Repeat the lines below exactly as written, please, from the line with "frame_casting();" to the line with "bpy.context.scene.collection.objects.link(empty)", both lines included, and no others.

----

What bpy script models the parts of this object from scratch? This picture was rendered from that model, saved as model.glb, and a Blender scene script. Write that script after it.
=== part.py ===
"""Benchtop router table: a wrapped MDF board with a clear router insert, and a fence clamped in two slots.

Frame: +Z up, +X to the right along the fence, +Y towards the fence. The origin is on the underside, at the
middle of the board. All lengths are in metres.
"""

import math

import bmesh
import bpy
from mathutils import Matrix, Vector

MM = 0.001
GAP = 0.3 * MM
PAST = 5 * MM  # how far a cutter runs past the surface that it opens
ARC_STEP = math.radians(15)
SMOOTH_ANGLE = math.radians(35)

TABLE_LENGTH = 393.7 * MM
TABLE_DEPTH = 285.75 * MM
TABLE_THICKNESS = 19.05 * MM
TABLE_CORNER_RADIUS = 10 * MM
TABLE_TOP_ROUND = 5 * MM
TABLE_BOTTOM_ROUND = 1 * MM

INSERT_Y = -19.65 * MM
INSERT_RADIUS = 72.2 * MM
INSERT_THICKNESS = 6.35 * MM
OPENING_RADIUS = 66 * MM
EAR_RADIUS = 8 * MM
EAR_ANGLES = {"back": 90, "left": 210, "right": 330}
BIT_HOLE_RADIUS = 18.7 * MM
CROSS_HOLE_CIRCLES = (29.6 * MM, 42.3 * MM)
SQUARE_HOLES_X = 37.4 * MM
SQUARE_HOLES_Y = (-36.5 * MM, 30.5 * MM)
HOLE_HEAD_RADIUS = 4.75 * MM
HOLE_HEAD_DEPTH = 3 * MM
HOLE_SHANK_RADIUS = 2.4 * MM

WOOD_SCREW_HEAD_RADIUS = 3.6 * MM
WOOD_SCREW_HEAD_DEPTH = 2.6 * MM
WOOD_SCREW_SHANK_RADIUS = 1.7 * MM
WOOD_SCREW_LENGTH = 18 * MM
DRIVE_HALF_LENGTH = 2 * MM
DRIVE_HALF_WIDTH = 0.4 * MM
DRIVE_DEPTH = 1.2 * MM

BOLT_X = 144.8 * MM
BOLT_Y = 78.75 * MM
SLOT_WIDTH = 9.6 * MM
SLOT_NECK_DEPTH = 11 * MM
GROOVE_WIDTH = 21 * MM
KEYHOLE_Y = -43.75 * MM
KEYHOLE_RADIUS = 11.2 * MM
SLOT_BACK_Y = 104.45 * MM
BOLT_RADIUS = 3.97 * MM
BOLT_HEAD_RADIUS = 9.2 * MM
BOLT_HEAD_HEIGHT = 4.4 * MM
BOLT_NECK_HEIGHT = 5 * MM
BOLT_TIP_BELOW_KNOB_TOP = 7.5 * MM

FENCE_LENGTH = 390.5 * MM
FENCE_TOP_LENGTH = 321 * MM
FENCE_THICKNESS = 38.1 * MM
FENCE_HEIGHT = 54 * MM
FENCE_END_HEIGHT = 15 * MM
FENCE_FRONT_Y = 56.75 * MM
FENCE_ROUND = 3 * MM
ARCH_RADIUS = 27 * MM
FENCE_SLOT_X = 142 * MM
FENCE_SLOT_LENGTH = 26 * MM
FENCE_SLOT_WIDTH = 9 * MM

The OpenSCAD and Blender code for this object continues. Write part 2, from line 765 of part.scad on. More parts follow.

----

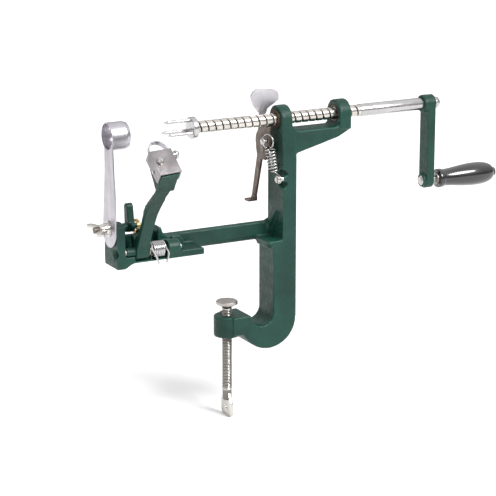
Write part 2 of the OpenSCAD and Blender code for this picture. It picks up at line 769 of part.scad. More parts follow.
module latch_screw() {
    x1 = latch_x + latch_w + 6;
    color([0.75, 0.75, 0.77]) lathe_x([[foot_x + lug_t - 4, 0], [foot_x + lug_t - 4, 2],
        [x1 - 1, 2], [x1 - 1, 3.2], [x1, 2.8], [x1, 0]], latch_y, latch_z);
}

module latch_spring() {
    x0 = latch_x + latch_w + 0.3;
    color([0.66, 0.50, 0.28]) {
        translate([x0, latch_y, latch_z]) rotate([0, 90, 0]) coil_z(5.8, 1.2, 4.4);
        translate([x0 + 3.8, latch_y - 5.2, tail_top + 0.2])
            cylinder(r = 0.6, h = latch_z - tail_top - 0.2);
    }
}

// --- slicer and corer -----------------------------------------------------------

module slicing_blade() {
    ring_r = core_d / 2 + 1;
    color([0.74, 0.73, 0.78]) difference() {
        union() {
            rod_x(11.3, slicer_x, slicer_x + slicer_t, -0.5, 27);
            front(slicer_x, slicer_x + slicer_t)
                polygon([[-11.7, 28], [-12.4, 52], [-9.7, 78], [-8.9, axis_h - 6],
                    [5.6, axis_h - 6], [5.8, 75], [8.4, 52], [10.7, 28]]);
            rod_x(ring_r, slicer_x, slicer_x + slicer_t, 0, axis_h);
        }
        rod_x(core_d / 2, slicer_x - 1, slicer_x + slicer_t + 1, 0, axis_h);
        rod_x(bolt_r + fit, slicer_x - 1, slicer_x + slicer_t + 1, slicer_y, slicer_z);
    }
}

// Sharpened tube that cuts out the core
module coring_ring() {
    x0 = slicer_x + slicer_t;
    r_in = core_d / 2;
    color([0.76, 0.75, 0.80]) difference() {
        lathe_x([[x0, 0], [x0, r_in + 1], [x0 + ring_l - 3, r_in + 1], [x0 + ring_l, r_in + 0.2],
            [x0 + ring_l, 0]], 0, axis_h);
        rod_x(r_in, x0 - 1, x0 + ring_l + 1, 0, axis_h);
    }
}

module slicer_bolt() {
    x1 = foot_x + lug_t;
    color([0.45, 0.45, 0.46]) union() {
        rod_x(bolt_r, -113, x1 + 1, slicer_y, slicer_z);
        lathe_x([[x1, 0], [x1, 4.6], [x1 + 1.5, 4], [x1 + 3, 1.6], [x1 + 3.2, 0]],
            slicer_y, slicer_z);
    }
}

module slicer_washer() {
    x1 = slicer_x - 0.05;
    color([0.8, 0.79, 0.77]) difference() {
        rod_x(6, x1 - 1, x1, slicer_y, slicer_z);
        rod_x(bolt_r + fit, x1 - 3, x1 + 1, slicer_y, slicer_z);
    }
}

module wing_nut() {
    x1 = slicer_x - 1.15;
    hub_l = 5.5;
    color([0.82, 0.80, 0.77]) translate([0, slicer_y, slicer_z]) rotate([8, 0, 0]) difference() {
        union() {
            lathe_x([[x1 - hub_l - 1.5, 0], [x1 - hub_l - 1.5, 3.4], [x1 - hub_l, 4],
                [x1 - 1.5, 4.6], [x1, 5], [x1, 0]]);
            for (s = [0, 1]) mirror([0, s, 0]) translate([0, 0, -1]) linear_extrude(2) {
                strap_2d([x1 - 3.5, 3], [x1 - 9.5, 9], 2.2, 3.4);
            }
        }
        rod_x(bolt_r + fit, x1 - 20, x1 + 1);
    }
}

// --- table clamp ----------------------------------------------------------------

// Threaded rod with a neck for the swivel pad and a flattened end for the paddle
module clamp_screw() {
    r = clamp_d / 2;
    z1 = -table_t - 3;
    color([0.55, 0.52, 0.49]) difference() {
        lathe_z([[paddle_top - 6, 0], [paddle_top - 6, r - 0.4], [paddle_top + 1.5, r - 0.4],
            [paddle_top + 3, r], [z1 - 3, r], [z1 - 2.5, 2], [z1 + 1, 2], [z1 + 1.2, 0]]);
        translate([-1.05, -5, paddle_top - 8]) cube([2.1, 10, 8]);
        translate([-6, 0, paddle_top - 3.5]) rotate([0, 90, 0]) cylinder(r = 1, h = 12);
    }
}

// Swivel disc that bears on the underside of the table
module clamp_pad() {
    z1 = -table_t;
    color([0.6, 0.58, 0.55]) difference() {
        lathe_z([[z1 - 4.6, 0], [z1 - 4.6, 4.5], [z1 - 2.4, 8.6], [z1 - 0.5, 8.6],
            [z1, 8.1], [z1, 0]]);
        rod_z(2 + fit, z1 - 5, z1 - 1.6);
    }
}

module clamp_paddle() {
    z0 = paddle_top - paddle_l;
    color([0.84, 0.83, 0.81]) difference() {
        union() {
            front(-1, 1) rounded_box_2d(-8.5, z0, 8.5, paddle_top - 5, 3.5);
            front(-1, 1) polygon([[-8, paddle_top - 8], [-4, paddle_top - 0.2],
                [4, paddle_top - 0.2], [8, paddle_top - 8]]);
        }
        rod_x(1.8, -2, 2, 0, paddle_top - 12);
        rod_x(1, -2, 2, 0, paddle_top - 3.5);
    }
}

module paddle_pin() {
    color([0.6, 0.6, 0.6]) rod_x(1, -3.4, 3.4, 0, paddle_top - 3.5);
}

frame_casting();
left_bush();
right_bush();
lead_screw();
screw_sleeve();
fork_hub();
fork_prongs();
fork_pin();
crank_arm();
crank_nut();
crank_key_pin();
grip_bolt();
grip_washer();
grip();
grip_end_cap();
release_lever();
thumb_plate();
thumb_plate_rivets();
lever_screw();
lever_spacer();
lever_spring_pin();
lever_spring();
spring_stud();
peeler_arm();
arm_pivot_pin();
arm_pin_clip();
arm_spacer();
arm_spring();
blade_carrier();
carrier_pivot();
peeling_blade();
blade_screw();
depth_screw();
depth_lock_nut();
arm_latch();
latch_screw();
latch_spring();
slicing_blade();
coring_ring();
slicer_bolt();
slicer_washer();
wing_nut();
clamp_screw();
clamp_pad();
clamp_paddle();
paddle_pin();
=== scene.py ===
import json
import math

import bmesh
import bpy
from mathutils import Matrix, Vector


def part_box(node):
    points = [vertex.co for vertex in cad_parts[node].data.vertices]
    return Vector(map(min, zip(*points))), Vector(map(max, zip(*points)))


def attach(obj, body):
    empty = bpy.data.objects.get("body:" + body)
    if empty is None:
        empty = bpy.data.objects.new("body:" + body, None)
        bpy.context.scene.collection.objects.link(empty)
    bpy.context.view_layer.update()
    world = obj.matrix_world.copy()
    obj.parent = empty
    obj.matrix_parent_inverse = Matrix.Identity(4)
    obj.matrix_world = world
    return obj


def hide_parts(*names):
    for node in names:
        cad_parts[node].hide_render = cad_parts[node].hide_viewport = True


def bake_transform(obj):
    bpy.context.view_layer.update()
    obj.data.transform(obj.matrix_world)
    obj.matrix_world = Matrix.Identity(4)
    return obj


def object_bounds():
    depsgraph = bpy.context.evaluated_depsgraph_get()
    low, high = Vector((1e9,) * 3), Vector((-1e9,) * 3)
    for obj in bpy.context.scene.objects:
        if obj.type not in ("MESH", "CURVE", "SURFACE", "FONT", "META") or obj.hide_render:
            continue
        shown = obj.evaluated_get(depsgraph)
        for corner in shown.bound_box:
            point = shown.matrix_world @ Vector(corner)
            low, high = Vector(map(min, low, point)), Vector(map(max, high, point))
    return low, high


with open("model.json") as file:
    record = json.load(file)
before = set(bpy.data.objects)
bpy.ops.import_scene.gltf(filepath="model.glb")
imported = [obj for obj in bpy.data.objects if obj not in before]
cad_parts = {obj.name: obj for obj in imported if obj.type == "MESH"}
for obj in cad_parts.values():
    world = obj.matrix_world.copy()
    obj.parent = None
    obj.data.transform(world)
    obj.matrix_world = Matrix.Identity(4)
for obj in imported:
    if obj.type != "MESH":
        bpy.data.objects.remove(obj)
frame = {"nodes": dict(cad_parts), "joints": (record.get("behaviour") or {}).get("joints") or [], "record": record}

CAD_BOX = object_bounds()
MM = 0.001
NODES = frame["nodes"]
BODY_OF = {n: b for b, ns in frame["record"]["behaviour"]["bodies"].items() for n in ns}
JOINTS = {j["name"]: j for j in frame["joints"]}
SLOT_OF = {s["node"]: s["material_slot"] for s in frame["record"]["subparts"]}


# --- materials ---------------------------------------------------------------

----

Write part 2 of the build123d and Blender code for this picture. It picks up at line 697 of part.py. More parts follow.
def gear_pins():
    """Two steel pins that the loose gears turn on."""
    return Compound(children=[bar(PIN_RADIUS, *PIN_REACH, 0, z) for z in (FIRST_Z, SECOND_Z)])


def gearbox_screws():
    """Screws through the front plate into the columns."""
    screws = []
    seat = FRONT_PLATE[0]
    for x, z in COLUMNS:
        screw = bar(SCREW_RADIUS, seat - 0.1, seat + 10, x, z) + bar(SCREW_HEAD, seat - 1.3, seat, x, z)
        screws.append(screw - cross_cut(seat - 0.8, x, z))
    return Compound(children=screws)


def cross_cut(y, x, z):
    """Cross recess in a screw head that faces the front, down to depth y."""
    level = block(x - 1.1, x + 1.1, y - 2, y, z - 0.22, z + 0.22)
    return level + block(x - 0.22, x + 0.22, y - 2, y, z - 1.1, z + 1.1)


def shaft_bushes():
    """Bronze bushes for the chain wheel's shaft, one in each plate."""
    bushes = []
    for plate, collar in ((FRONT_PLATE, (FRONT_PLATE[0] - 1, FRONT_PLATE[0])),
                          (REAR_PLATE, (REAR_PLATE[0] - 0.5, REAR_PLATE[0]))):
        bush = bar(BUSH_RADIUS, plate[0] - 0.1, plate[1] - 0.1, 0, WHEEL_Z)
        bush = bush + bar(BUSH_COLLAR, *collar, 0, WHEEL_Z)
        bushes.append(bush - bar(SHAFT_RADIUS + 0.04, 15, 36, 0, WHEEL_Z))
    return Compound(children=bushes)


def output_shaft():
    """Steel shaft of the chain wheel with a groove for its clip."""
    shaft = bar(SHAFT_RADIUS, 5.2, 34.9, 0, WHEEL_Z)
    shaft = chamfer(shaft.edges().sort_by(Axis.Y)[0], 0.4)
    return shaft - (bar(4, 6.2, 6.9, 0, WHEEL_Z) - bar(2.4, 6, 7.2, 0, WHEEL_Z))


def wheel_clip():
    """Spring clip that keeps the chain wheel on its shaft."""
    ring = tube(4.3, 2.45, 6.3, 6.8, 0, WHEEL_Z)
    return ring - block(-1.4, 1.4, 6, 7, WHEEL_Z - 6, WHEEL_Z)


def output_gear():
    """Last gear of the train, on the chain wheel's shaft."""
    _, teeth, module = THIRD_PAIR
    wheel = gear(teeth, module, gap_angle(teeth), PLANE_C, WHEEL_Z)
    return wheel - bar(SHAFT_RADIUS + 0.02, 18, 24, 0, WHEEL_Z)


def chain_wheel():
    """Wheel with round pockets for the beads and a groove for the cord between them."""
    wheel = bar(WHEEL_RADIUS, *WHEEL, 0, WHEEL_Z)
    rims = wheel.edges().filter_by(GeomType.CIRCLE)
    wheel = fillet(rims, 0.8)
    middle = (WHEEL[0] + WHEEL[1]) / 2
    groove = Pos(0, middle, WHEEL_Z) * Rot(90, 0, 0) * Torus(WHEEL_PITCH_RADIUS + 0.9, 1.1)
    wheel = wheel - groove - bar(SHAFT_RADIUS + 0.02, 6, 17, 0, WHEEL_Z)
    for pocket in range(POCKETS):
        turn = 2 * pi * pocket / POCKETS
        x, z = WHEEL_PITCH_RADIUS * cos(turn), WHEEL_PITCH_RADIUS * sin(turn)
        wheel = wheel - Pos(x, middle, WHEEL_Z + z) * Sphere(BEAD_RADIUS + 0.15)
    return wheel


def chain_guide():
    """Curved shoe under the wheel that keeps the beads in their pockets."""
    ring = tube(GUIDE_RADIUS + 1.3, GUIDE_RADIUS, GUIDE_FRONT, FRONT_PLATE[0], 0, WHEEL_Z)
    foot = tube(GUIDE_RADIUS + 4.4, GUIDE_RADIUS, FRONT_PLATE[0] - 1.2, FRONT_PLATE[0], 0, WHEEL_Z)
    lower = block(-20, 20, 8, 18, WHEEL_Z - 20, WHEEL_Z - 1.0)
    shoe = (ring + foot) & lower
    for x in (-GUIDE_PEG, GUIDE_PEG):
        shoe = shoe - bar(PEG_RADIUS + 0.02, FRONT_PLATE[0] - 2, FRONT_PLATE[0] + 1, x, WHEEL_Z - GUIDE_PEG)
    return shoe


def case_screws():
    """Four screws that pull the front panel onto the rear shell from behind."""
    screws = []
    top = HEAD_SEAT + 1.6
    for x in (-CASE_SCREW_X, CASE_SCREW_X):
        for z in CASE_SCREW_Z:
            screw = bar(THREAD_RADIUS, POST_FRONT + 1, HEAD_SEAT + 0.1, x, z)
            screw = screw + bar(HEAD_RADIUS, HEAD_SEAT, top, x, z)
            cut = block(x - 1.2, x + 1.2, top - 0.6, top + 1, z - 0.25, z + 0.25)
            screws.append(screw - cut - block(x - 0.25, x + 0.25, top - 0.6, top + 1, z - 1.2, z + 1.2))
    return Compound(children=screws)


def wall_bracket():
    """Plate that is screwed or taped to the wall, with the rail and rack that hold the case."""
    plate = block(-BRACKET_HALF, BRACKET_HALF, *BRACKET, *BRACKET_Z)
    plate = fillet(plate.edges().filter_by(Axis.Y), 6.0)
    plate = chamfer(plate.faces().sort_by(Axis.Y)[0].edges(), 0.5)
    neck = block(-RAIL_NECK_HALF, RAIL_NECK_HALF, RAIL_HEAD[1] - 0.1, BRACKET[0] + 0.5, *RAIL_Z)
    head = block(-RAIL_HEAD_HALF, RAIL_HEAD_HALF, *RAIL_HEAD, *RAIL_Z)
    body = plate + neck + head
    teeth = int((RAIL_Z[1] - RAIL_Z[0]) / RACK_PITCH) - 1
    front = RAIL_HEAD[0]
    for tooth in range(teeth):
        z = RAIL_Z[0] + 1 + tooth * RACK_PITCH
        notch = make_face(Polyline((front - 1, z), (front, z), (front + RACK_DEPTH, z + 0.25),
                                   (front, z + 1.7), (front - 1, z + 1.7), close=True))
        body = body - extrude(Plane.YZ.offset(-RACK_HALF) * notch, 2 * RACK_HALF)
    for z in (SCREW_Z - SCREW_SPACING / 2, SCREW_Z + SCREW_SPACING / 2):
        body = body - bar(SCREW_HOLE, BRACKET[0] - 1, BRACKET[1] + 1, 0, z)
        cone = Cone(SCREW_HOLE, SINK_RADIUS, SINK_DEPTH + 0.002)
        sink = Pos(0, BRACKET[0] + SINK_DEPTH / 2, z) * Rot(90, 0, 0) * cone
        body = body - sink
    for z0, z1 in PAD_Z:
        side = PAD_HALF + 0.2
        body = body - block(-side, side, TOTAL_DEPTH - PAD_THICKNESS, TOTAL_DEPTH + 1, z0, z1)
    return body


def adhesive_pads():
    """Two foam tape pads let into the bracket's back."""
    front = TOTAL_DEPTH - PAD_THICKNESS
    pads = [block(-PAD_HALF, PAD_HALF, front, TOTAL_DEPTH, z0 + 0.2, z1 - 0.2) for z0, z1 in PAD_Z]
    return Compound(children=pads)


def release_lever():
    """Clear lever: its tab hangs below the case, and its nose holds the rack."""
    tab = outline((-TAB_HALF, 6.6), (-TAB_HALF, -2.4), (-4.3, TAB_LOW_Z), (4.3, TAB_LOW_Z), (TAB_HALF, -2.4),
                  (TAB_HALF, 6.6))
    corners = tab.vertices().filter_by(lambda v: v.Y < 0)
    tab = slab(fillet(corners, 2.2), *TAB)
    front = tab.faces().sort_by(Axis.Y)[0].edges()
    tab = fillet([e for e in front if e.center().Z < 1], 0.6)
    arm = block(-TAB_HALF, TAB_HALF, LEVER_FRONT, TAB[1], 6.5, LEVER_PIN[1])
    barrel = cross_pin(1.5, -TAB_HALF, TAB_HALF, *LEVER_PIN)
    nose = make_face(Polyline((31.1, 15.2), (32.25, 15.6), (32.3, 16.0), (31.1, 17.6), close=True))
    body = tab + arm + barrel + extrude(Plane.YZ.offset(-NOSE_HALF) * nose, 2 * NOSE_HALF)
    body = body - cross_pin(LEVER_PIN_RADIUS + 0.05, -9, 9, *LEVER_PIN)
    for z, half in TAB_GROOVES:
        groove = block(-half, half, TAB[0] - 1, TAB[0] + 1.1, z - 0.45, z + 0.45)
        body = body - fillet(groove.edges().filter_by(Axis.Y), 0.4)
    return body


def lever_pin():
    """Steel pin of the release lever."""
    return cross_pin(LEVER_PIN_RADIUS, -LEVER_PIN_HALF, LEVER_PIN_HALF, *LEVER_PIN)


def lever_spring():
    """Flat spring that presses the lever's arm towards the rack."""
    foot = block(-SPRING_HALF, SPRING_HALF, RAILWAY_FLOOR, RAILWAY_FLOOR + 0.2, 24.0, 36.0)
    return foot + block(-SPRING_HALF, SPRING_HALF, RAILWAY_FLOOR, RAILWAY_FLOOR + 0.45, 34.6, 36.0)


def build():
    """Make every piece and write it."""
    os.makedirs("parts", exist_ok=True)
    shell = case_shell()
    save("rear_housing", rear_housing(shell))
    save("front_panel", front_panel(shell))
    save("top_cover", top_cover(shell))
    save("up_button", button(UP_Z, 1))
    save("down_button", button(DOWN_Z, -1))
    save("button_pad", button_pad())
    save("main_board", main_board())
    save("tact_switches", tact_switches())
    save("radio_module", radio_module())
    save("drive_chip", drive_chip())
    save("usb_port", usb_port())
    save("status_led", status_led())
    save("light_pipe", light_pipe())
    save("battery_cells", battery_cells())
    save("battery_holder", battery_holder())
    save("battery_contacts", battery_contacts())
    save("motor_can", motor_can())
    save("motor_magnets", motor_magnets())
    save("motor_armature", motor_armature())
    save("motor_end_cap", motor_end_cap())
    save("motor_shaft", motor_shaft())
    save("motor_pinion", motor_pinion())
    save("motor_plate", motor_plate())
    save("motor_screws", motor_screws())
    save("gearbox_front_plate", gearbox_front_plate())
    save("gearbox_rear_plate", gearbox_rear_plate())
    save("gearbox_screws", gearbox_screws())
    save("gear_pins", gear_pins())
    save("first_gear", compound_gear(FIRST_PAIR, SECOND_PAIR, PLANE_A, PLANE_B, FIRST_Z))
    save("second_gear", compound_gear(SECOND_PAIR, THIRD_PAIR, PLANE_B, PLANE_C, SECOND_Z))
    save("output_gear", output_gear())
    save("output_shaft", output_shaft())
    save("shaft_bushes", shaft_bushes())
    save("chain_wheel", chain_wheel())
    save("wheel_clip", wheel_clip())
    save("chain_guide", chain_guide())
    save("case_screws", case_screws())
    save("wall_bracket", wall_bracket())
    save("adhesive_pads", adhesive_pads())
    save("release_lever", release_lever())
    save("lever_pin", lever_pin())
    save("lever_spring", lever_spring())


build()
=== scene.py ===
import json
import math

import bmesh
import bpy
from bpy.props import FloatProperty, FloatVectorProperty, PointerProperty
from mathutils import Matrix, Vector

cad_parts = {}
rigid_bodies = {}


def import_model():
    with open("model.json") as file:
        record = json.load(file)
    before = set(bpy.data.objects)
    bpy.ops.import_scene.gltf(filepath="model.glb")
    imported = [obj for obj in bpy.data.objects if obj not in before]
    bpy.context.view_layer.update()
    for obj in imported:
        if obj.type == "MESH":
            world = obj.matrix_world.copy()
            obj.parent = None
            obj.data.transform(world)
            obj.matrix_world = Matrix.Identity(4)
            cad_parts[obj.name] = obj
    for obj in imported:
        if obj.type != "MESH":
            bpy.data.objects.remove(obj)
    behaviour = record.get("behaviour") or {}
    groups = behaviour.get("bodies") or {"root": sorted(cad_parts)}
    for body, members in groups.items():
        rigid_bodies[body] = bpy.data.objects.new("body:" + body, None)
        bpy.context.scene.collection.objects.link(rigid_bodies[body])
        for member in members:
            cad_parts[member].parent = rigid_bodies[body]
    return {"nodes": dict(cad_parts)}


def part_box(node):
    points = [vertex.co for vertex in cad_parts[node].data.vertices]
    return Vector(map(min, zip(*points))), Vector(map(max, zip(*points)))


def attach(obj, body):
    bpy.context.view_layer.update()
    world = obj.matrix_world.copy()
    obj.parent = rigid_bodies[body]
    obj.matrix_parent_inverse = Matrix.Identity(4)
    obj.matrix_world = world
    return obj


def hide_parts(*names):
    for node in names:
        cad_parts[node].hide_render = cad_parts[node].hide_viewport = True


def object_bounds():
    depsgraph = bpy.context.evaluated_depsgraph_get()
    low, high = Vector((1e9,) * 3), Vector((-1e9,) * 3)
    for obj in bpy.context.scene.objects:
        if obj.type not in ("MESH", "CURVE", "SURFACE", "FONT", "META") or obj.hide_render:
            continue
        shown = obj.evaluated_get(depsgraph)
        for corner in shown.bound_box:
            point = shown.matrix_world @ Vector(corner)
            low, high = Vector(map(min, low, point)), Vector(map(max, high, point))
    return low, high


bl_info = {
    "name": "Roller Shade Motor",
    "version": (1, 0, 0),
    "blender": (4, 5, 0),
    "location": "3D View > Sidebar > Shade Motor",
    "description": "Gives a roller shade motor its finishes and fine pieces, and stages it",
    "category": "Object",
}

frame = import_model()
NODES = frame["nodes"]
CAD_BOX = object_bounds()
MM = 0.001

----

## Task result
frame_casting();
left_bush();
right_bush();
lead_screw();
screw_sleeve();
fork_hub();
fork_prongs();
fork_pin();
crank_arm();
crank_nut();
crank_key_pin();
grip_bolt();
grip_washer();
grip();
grip_end_cap();
release_lever();
thumb_plate();
thumb_plate_rivets();
lever_screw();
lever_spacer();
lever_spring_pin();
lever_spring();
spring_stud();
peeler_arm();
arm_pivot_pin();
arm_pin_clip();
arm_spacer();
arm_spring();
blade_carrier();
carrier_pivot();
peeling_blade();
blade_screw();
depth_screw();
depth_lock_nut();
arm_latch();
latch_screw();
latch_spring();
slicing_blade();
coring_ring();
slicer_bolt();
slicer_washer();
wing_nut();
clamp_screw();
clamp_pad();
clamp_paddle();
paddle_pin();
=== scene.py ===
import json
import math

import bmesh
import bpy
from mathutils import Matrix, Vector


def part_box(node):
    points = [vertex.co for vertex in cad_parts[node].data.vertices]
    return Vector(map(min, zip(*points))), Vector(map(max, zip(*points)))


def attach(obj, body):
    empty = bpy.data.objects.get("body:" + body)
    if empty is None:
        empty = bpy.data.objects.new("body:" + body, None)
        bpy.context.scene.collection.objects.link(empty)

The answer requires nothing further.